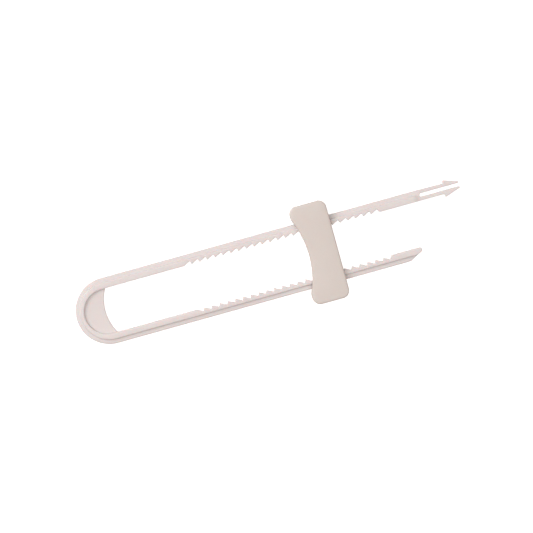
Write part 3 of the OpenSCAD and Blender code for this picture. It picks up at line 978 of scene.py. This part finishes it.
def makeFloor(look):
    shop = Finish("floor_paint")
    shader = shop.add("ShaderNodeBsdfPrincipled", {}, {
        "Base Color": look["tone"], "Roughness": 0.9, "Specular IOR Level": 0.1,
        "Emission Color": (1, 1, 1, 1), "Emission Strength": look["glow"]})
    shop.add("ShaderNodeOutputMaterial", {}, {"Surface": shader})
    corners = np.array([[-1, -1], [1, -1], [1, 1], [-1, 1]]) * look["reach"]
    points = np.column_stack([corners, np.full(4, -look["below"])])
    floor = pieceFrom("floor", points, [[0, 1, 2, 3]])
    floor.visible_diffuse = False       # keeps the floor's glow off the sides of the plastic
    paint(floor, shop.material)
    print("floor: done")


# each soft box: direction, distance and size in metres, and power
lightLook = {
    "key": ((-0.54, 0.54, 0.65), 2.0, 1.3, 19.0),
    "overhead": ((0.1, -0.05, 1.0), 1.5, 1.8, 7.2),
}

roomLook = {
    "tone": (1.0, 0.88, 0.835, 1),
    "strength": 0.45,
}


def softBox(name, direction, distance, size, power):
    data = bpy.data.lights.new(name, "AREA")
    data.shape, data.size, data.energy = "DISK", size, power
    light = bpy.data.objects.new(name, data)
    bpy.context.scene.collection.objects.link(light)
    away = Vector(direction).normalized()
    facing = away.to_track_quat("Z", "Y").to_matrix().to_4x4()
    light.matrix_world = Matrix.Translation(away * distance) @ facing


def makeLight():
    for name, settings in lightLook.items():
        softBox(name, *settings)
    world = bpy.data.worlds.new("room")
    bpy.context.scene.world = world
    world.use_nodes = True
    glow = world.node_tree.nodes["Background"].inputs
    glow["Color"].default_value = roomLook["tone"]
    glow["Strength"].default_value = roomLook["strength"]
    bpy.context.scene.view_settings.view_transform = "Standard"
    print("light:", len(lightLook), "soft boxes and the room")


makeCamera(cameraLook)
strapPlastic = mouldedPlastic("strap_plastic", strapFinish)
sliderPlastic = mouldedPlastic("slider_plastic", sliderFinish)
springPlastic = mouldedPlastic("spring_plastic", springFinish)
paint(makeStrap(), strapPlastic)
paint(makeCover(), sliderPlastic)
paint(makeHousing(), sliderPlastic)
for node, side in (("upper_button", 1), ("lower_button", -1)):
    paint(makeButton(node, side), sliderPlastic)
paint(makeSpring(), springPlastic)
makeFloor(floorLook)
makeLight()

=-=-=-=-=

Problem to solve —
Each line from the start of the listing above through the line containing "boxes and the" should be copied exactly, please, with no other lines added.

Exercise answer —
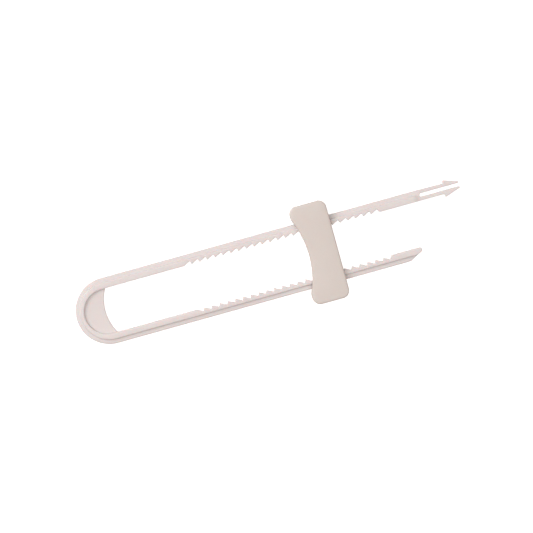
Write part 3 of the OpenSCAD and Blender code for this picture. It picks up at line 978 of scene.py. This part finishes it.
def makeFloor(look):
    shop = Finish("floor_paint")
    shader = shop.add("ShaderNodeBsdfPrincipled", {}, {
        "Base Color": look["tone"], "Roughness": 0.9, "Specular IOR Level": 0.1,
        "Emission Color": (1, 1, 1, 1), "Emission Strength": look["glow"]})
    shop.add("ShaderNodeOutputMaterial", {}, {"Surface": shader})
    corners = np.array([[-1, -1], [1, -1], [1, 1], [-1, 1]]) * look["reach"]
    points = np.column_stack([corners, np.full(4, -look["below"])])
    floor = pieceFrom("floor", points, [[0, 1, 2, 3]])
    floor.visible_diffuse = False       # keeps the floor's glow off the sides of the plastic
    paint(floor, shop.material)
    print("floor: done")


# each soft box: direction, distance and size in metres, and power
lightLook = {
    "key": ((-0.54, 0.54, 0.65), 2.0, 1.3, 19.0),
    "overhead": ((0.1, -0.05, 1.0), 1.5, 1.8, 7.2),
}

roomLook = {
    "tone": (1.0, 0.88, 0.835, 1),
    "strength": 0.45,
}


def softBox(name, direction, distance, size, power):
    data = bpy.data.lights.new(name, "AREA")
    data.shape, data.size, data.energy = "DISK", size, power
    light = bpy.data.objects.new(name, data)
    bpy.context.scene.collection.objects.link(light)
    away = Vector(direction).normalized()
    facing = away.to_track_quat("Z", "Y").to_matrix().to_4x4()
    light.matrix_world = Matrix.Translation(away * distance) @ facing


def makeLight():
    for name, settings in lightLook.items():
        softBox(name, *settings)
    world = bpy.data.worlds.new("room")
    bpy.context.scene.world = world
    world.use_nodes = True
    glow = world.node_tree.nodes["Background"].inputs
    glow["Color"].default_value = roomLook["tone"]
    glow["Strength"].default_value = roomLook["strength"]
    bpy.context.scene.view_settings.view_transform = "Standard"
    print("light:", len(lightLook), "soft boxes and the room")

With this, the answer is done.